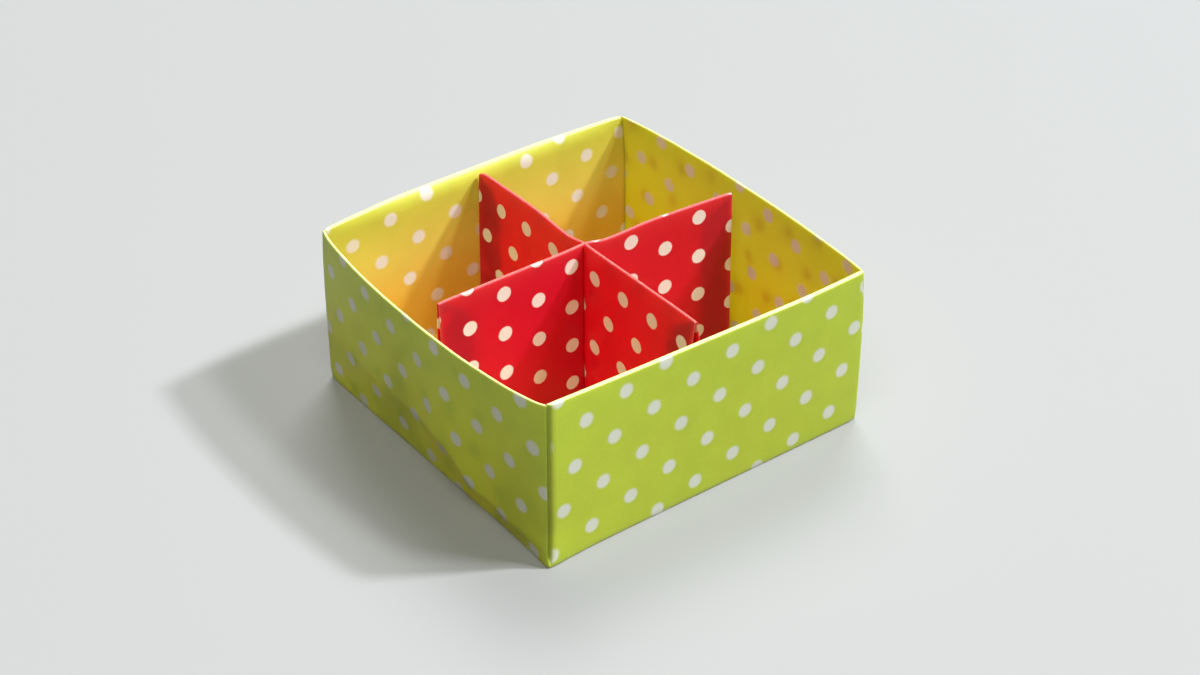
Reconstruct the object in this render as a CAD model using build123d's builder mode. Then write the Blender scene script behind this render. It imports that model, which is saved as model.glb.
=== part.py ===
from build123d import *
import os

# Folded paper box with a folded cross inside it. Two pieces of paper, two solids.
# Units are millimetres. The underside of the box lies on z = 0, centred on x = y = 0.

# Box: one square sheet, folded.
side = 53.0
height = 25.0
floor_plies = 0.3
thin_wall = 0.45
thick_wall = 0.75
fold_radius = 0.2

# How far each wall bellies out at the rim. The bottom folds stay straight.
belly_left = 2.6
belly_back = 0.9
belly_right = 0.5
# Shape of each belly: place along the wall as a share of half the side, then share of the belly.
curve_left = [(0.68, 0.62), (0.30, 0.92), (-0.11, 1.0), (-0.57, 0.79), (-0.85, 0.48)]
curve_back = [(0.60, 0.75), (0.19, 1.0), (-0.45, 0.94), (-0.75, 0.56)]
curve_right = [(0.57, 0.71), (0.0, 1.0), (-0.57, 0.71)]
# The left wall has a soft crease near its foot and leans more below it than above.
crease_level = 4.6
crease_share = 0.31
# A hair of the same curves at the bottom, so that every level has the same kind of edges.
bottom_share = 0.001

# Slits where a turned corner tucks in behind the folded edge of a thick wall.
slit_width = 0.15
slit_depth = 0.35
slit_inset = 0.35
slit_foot = 0.4
seam_width = 0.14
seam_depth = 0.12

# Divider: a second sheet, collapsed into a cross of four double arms.
# It is a little smaller than the box and stands nearer to the back wall.
arm_shortfall = 2.3
back_gap = 0.2
right_gap = 1.8
arm_rise = 0.1
# Each arm: direction in degrees from +X, and how far its plies spread at the tip.
arms = [(-4.3, 1.0), (90.7, 1.0), (180.4, 1.05), (270.5, 2.0)]
tip_shoulder_half_width = 0.42
tip_foot_half_width = 0.80
ply = 0.26
fold_half_width = 0.31
root_half_width = 0.36
shoulder_drop = 4.0
gap_start = 4.0
gap_drop = 1.0
gap_root_half_width = 0.03
notch_width = 0.12
notch_depth = 0.2

os.makedirs("parts", exist_ok=True)

half = side / 2
arm_length = half - arm_shortfall
arm_height = height - floor_plies + arm_rise
divider_x = half - thin_wall - right_gap - arm_length
divider_y = half - thick_wall - back_gap - arm_length


def lean(level):
    """Share of the belly that the back and right walls have at a level: none below, all at the rim."""
    return max(level / height, bottom_share)


def left_lean(level):
    """The same for the left wall, which leans more up to its crease."""
    below = crease_share * level / crease_level
    above = crease_share + (1 - crease_share) * (level - crease_level) / (height - crease_level)
    return max(min(below, crease_share), above, bottom_share)


def wall_ring(inset_x, inset_y, level):
    """Four edges of a level cut through the box, with the walls bellied as far as they are there."""
    x = half - inset_x
    y = half - inset_y
    right = belly_right * lean(level)
    back = belly_back * lean(level)
    left = belly_left * left_lean(level)
    Line((-x, -y), (x, -y))
    Spline((x, -y), *[(x + right * out, half * at) for at, out in reversed(curve_right)], (x, y))
    Spline((x, y), *[(half * at, y + back * out) for at, out in curve_back], (-x, y))
    Spline((-x, y), *[(-x - left * out, half * at) for at, out in curve_left], (-x, -y))


# Turn of the paper over the rim: how far in and how far down, for points round the fold.
half_turn = fold_radius * (1 - 0.5**0.5)
rim_turn = [(0, fold_radius), (half_turn, half_turn), (fold_radius, 0)]

with BuildPart() as box:
    # Outside of the folded box, straight at the bottom and bellied at the rim.
    for level in (0, crease_level):
        with BuildSketch(Plane.XY.offset(level)):
            with BuildLine():
                wall_ring(0, 0, level)
            make_face()
    for inward, down in rim_turn:
        level = height - down
        with BuildSketch(Plane.XY.offset(level)):
            with BuildLine():
                wall_ring(inward, inward, level)
            make_face()
    loft(ruled=True)

    # Inside, down to the floor. The rim is a fold, so it turns over to the inside.
    for level in (floor_plies, crease_level):
        with BuildSketch(Plane.XY.offset(level)):
            with BuildLine():
                wall_ring(thin_wall, thick_wall, level)
            make_face()
    for inward, down in rim_turn:
        level = height - down
        with BuildSketch(Plane.XY.offset(level)):
            with BuildLine():
                wall_ring(thin_wall - inward, thick_wall - inward, level)
            make_face()
    loft(ruled=True, mode=Mode.SUBTRACT)

    # Folded vertical edges of the two thick walls, outside.
    slit_x = half - slit_inset
    for wall_y in (-half, half):
        with BuildSketch(Plane.XY.offset(slit_foot)):
            with Locations((-slit_x, wall_y), (slit_x, wall_y)):
                Rectangle(slit_width, 2 * slit_depth)
        extrude(amount=height, mode=Mode.SUBTRACT)

    # The same folded edges, inside.
    inner_x = half - thin_wall - slit_width / 2
    inner_y = half - thick_wall
    for wall_y in (-inner_y, inner_y):
        with BuildSketch(Plane.XY.offset(slit_foot)):
            with Locations((-inner_x, wall_y), (inner_x, wall_y)):
                Rectangle(slit_width, 2 * slit_depth)
        extrude(amount=height, mode=Mode.SUBTRACT)

    # Four triangular flaps cover the floor and meet along its two diagonals.
    seam_length = 2 * (half - thick_wall) * 2**0.5
    with BuildSketch(Plane.XY.offset(floor_plies)):
        Rectangle(seam_length, seam_width, rotation=45)
        Rectangle(seam_length, seam_width, rotation=-45)
    extrude(amount=-seam_depth, mode=Mode.SUBTRACT)


def arm_plane(direction, reach):
    """Upright plane across an arm, at a distance out from the middle of the cross."""
    along = Vector(1, 0, 0).rotate(Axis.Z, direction)
    middle = Vector(divider_x, divider_y, floor_plies)
    across = Vector(0, 1, 0).rotate(Axis.Z, direction)
    return Plane(origin=middle + along * reach, x_dir=across, z_dir=along)


def arm_outline(fold, shoulder, foot):
    """Cross-section of an arm: two sloping plies under a round fold."""
    spring = arm_height - fold
    drop = arm_height - shoulder_drop
    Line((-foot, 0), (foot, 0))
    Line((foot, 0), (shoulder, drop))
    Line((shoulder, drop), (fold, spring))
    ThreePointArc((fold, spring), (0, arm_height), (-fold, spring))
    Line((-fold, spring), (-shoulder, drop))
    Line((-shoulder, drop), (-foot, 0))


def gap_outline(shoulder, foot):
    """Space between the two plies of an arm, open at the foot."""
    drop = arm_height - shoulder_drop
    top = arm_height - gap_drop
    Polyline((-foot, 0), (foot, 0), (shoulder, drop), (0, top), (-shoulder, drop), close=True)


with BuildPart() as divider:
    for direction, spread in arms:
        with BuildSketch(arm_plane(direction, 0)):
            with BuildLine():
                arm_outline(fold_half_width, root_half_width, root_half_width)
            make_face()
        with BuildSketch(arm_plane(direction, arm_length)):
            with BuildLine():
                arm_outline(fold_half_width, tip_shoulder_half_width * spread, tip_foot_half_width * spread)
            make_face()
        loft(ruled=True)

    # The plies part towards the tip, and the gap between them is open below.
    for direction, spread in arms:
        with BuildSketch(arm_plane(direction, gap_start)):
            with BuildLine():
                gap_outline(gap_root_half_width, gap_root_half_width)
            make_face()
        with BuildSketch(arm_plane(direction, arm_length)):
            with BuildLine():
                gap_outline(tip_shoulder_half_width * spread - ply, tip_foot_half_width * spread - ply)
            make_face()
        loft(ruled=True, mode=Mode.SUBTRACT)

    # Slits down the four inner corners, where folded edges meet.
    with BuildSketch(Plane.XY.offset(floor_plies)):
        with Locations((divider_x, divider_y)):
            with PolarLocations(root_half_width * 2**0.5, 4, start_angle=45):
                Rectangle(2 * notch_depth, notch_width)
    extrude(amount=arm_height, mode=Mode.SUBTRACT)

box.part.label = "box"
divider.part.label = "divider"
export_step(box.part, "parts/box.step")
export_step(divider.part, "parts/divider.step")
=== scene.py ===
# %% [markdown]
# # A folded paper box with a folded cross in it
#
# Two squares of printed paper: a lime green one folded into an open box, and a red one
# folded into a cross that stands in it and makes four compartments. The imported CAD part
# gives the place and size of both, and this script gives them their paper.

import math

import bpy
import numpy as np
from mathutils import Matrix, Vector


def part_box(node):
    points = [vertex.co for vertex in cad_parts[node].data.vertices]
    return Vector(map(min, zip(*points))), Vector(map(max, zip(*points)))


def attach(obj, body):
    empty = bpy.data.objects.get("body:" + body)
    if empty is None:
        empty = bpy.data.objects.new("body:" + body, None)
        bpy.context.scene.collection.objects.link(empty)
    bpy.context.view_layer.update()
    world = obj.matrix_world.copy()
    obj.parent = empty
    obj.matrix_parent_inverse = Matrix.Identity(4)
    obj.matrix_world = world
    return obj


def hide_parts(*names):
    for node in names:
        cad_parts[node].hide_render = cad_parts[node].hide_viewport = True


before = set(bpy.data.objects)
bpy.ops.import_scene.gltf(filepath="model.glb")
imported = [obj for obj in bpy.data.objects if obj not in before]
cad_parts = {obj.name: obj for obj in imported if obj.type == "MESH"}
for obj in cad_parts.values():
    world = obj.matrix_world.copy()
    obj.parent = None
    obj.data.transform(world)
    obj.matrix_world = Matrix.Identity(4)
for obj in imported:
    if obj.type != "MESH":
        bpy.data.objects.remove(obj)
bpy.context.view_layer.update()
MM = 0.001
print("pieces in the frame:", sorted(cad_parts))

# %% [markdown]
# ## Sizes
#
# Everything below is in millimetres and becomes metres only when a mesh is made. The
# side and height are read from the CAD box's own solid, so the paper follows them if
# they change. The thickness of a wall is that of its plies with the air between them:
# two plies in the left and right walls, up to six in the front and back ones, because
# the folded corners lie inside those.

# %% Sizes of the box and the cross
box_low, box_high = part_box("box")
cross_low, cross_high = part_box("divider")
half = -box_low.y / MM
height = box_high.z / MM
floor_top = cross_low.z / MM
cross_height = (cross_high.z - cross_low.z) / MM
thin_wall = 0.45
thick_wall = 0.75
print("half side, height, floor, cross:", [round(v, 2) for v in (half, height, floor_top, cross_height)])

# %% [markdown]
# ## A pen for node trees
#
# A node tree is only arithmetic drawn as boxes and wires. Writing it as Python sums is
# shorter and easier to read. A `Wire` is one output socket. Adding or multiplying two
# wires adds the Math node for it, and the reflected forms let a plain number come
# first, as in `1 - mask`. The same pen writes materials and geometry nodes.

# %% Wires: output sockets that can be used in sums
class Wire:
    def __init__(self, pen, socket):
        self.pen = pen
        self.socket = socket

    def _sum(self, operation, *values):
        return self.pen.node("ShaderNodeMath", {"operation": operation}, dict(enumerate(values)))

    def __add__(self, other):
        return self._sum("ADD", self, other)

    __radd__ = __add__

    def __mul__(self, other):
        return self._sum("MULTIPLY", self, other)

    __rmul__ = __mul__

    def __sub__(self, other):
        return self._sum("SUBTRACT", self, other)

    def __rsub__(self, other):
        return self._sum("SUBTRACT", other, self)

    def __truediv__(self, other):
        return self._sum("DIVIDE", self, other)

    def __pow__(self, other):
        return self._sum("POWER", self, other)

    def __abs__(self):
        return self._sum("ABSOLUTE", self)

    def __neg__(self):
        return self._sum("MULTIPLY", self, -1.0)

    def wrap(self, low, high):
        return self._sum("WRAP", self, high, low)

    def least(self, other):
        return self._sum("MINIMUM", self, other)

    def most(self, other):
        return self._sum("MAXIMUM", self, other)

    def soft_least(self, other, blend):
        return self._sum("SMOOTH_MIN", self, other, blend)

    def alone(self, operation):
        """A Math node with one input, such as COSINE, SINE, SIGN or SQRT."""
        return self._sum(operation, self)

    def between(self, low, high, kind="SMOOTHSTEP"):
        """0 at low, 1 at high and held outside them. low may be the larger."""
        sockets = {"Value": self, "From Min": low, "From Max": high}
        return self.pen.node("ShaderNodeMapRange", {"interpolation_type": kind}, sockets)


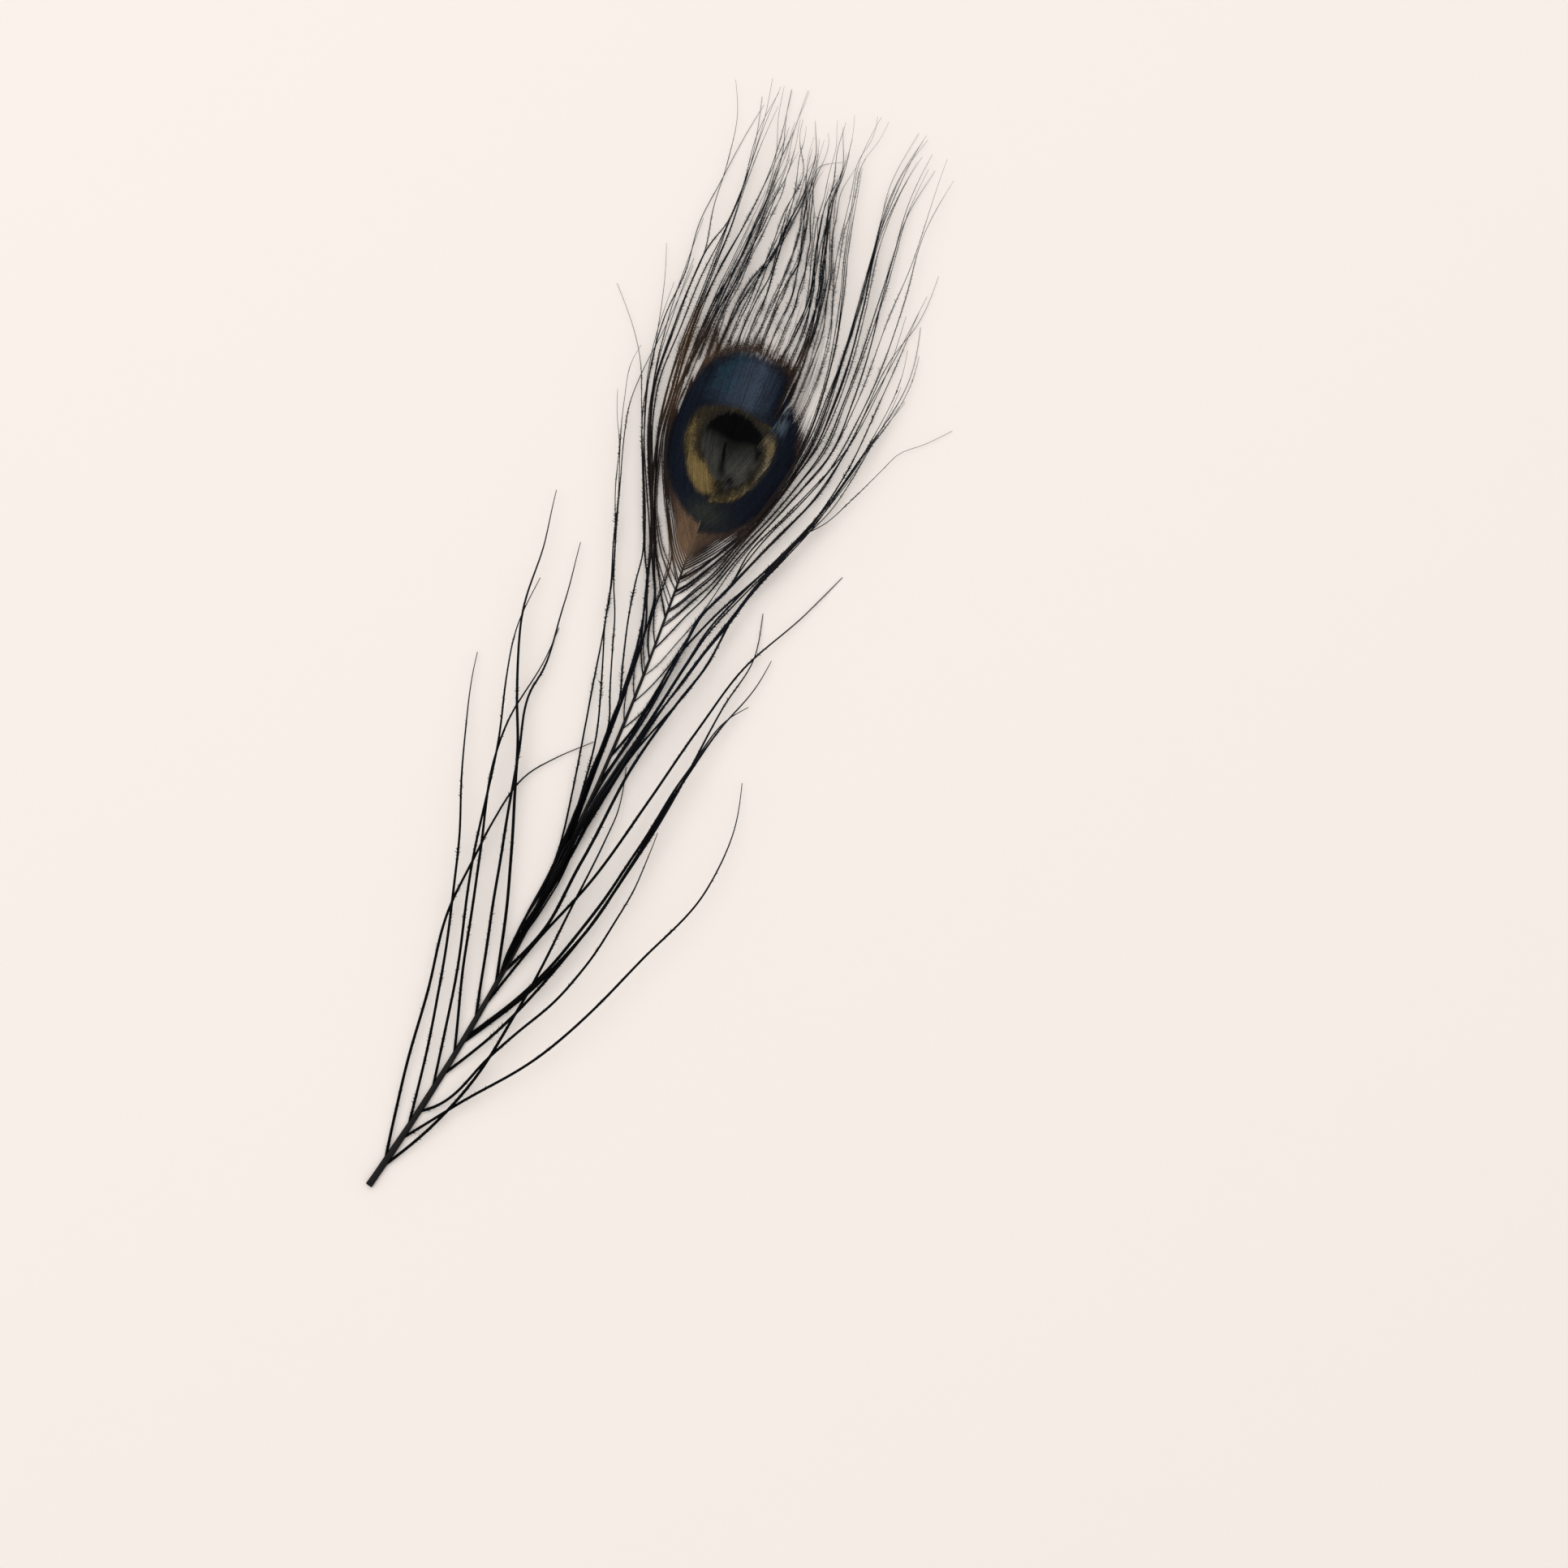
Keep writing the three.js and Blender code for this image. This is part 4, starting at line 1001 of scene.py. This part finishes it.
def eyeBarb():
    g = Graph("eye barb")
    fine = g.grain(0.0004, detail=2)
    broad = g.grain(0.0035, detail=3)
    streak = g.grain(0.0011, stretch=(1, 0.22, 1), detail=4)
    speck = (fine - 0.5) * 2.2 + (g.number("fleck") - 0.5) * 0.9
    ring = g.number("ring") + (fine - 0.5) * 0.3
    warm, tint = g.number("warm"), g.number("tint")
    heart = g.mix(g.number("dark"), eyeDye["heart"], eyeDye["cap"])
    bright = g.number("glow") * 1.25 + speck * 0.45 + (streak - 0.5) * 0.8 + (broad - 0.5) * 0.8 - 0.05
    metalGold = g.mix(g.number("sand"), eyeDye["gold"], eyeDye["sand"])
    gold = g.mix(bright.ease(0.0, 1.0), eyeDye["olive"], metalGold)
    gold = g.mix((1.0 - g.number("glow")) * (0.4 + 0.45 * (1.0 - ring.ease(1.0, 1.4))), gold, eyeDye["rim"])
    gold = g.mix(g.number("dark"), gold, eyeDye["cap"])
    light = g.number("slate") * (0.65 + 0.8 * broad) + speck * 0.2
    blue = g.mix(light.ease(-0.1, 1.1), eyeDye["navy"], eyeDye["slate"])
    blue = g.mix(g.number("lagoon") * broad.ease(0.3, 0.6) * 0.75, blue, eyeDye["lagoon"])
    blue = g.mix(g.number("petrol") * streak.ease(0.4, 0.62), blue, eyeDye["petrol"])
    blue = g.mix(g.number("teal") * 0.8, blue, eyeDye["teal"])
    outer = g.mix(warm * (0.6 + streak * 0.7), eyeDye["fringe"], eyeDye["wedge"])
    heart = g.scale(heart, 0.75 + 0.5 * broad)
    colour = g.mix(ring.ease(0.88, 1.12), heart, gold)
    colour = g.mix(ring.ease(1.8, 2.15), colour, blue)
    colour = g.mix(ring.ease(2.85, 3.2), colour, outer)
    colour = g.mix(ring.ease(3.5, 4.6) * (1.0 - warm), colour, eyeDye["strand"])
    # the ribs: a faint painted highlight along every rib (the 0.02 and the streak share), and the real pale
    # bare rami along the split (the pale number)
    pale = 0.02 + 0.1 * streak + 0.8 * g.number("pale")
    colour = g.mix(g.number("ridge") * pale * (1.0 - 0.6 * g.number("dark")), colour, eyeDye["ridge"])
    # painted highlight: pale streaks over the blue field's top edge
    colour = g.mix(g.number("frost") * 0.6 * streak.ease(0.35, 0.6), colour, eyeDye["frost"])
    colour = g.scale(colour, 0.35 + 0.5 * streak + 0.35 * tint + 0.5 * g.number("fleck") + speck * 0.3)
    metal = eyeDye["metal"] * (1.0 - ring.ease(2.9, 3.2))
    return g.finish(colour, eyeDye["rough"] + 0.2 * fine, streak, eyeDye, metallic=metal)


barbMaterial = dyedBarb()
eyeMaterial = eyeBarb()
makeShaft(quill())
for name, look in dict(
    lower_barbs=lowerBarbs, middle_barbs=middleBarbs, bundle_barbs=bundleBarbs,
    upper_left_barbs=upperLeftBarbs, upper_right_barbs=upperRightBarbs,
).items():
    looseBarbs(name, look, barbMaterial, *guidesOf(look))
looseBarbs("crest_barbs", crestBarbs, barbMaterial, *crestGuides(crestBarbs), rootShift=0)
eyeVane("left", eyeMaterial)
eyeVane("right", eyeMaterial)
print("feather dressed")


# A paper floor, a soft sky with one broad lamp, and a camera straight above.
studio = dict(
    floorSize=6.0, floor=dye(247, 239, 233), floorLight=dye(250, 244, 239), turn=20.2,
    rough=0.9, gloss=0.3, relief=0.05, depth=0.0002,
    lens=85.0, sensor=36.0, seen=0.4663, aimAcross=74.6, aimAlong=154.5,
    sky=(1.0, 0.985, 0.97, 1.0), skyStrength=0.76,
    keySize=2.6, keyPlace=(-1.0, 0.7, 2.2), keyTilt=(-17, -25), keyPower=24.0,
)


def makeFloor():
    mesh = bpy.data.meshes.new("floor")
    edge = studio["floorSize"] / 2
    corners = [(-edge, -edge, 0), (edge, -edge, 0), (edge, edge, 0), (-edge, edge, 0)]
    mesh.from_pydata(corners, [], [(0, 1, 2, 3)])
    g = Graph("paper floor")
    fibre = g.grain(0.02, detail=4)
    colour = g.mix(fibre * 0.1, studio["floor"], studio["floorLight"])
    mesh.materials.append(g.finish(colour, studio["rough"], fibre, studio))
    floor = bpy.data.objects.new("floor", mesh)
    bpy.context.scene.collection.objects.link(floor)


def makeLight():
    world = bpy.data.worlds.new("studio")
    world.use_nodes = True
    sky = world.node_tree.nodes["Background"].inputs
    sky["Color"].default_value = studio["sky"]
    sky["Strength"].default_value = studio["skyStrength"]
    bpy.context.scene.world = world
    lamp = bpy.data.lights.new("key", "AREA")
    lamp.shape, lamp.size, lamp.energy = "SQUARE", studio["keySize"], studio["keyPower"]
    key = bpy.data.objects.new("key", lamp)
    key.location = studio["keyPlace"]
    key.rotation_euler = (*np.radians(studio["keyTilt"]), 0)
    bpy.context.scene.collection.objects.link(key)


def makeCamera():
    data = bpy.data.cameras.new("camera")
    data.lens, data.sensor_width, data.clip_start = studio["lens"], studio["sensor"], 0.01
    camera = bpy.data.objects.new("camera", data)
    aim = toRow(np.array([studio["aimAcross"], studio["aimAlong"], 0.0]))
    camera.location = (aim[0], aim[1], studio["seen"] * studio["lens"] / studio["sensor"])
    camera.rotation_euler = (0, 0, math.radians(studio["turn"]))
    bpy.context.scene.collection.objects.link(camera)
    bpy.context.scene.camera = camera


makeFloor()
makeLight()
makeCamera()
bpy.context.scene.view_settings.view_transform = "Standard"
print("studio set")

= = = =

GIVEN TASK
Print exactly the lines from the line with "cad_parts[node].hide_render = cad_parts[node].hide_viewport" to the line with "# first, as", both included, and nothing else.

THE OUTPUT
        cad_parts[node].hide_render = cad_parts[node].hide_viewport = True


before = set(bpy.data.objects)
bpy.ops.import_scene.gltf(filepath="model.glb")
imported = [obj for obj in bpy.data.objects if obj not in before]
cad_parts = {obj.name: obj for obj in imported if obj.type == "MESH"}
for obj in cad_parts.values():
    world = obj.matrix_world.copy()
    obj.parent = None
    obj.data.transform(world)
    obj.matrix_world = Matrix.Identity(4)
for obj in imported:
    if obj.type != "MESH":
        bpy.data.objects.remove(obj)
bpy.context.view_layer.update()
MM = 0.001
print("pieces in the frame:", sorted(cad_parts))

# %% [markdown]
# ## Sizes
#
# Everything below is in millimetres and becomes metres only when a mesh is made. The
# side and height are read from the CAD box's own solid, so the paper follows them if
# they change. The thickness of a wall is that of its plies with the air between them:
# two plies in the left and right walls, up to six in the front and back ones, because
# the folded corners lie inside those.

# %% Sizes of the box and the cross
box_low, box_high = part_box("box")
cross_low, cross_high = part_box("divider")
half = -box_low.y / MM
height = box_high.z / MM
floor_top = cross_low.z / MM
cross_height = (cross_high.z - cross_low.z) / MM
thin_wall = 0.45
thick_wall = 0.75
print("half side, height, floor, cross:", [round(v, 2) for v in (half, height, floor_top, cross_height)])

# %% [markdown]
# ## A pen for node trees
#
# A node tree is only arithmetic drawn as boxes and wires. Writing it as Python sums is
# shorter and easier to read. A `Wire` is one output socket. Adding or multiplying two
# wires adds the Math node for it, and the reflected forms let a plain number come
# first, as in `1 - mask`. The same pen writes materials and geometry nodes.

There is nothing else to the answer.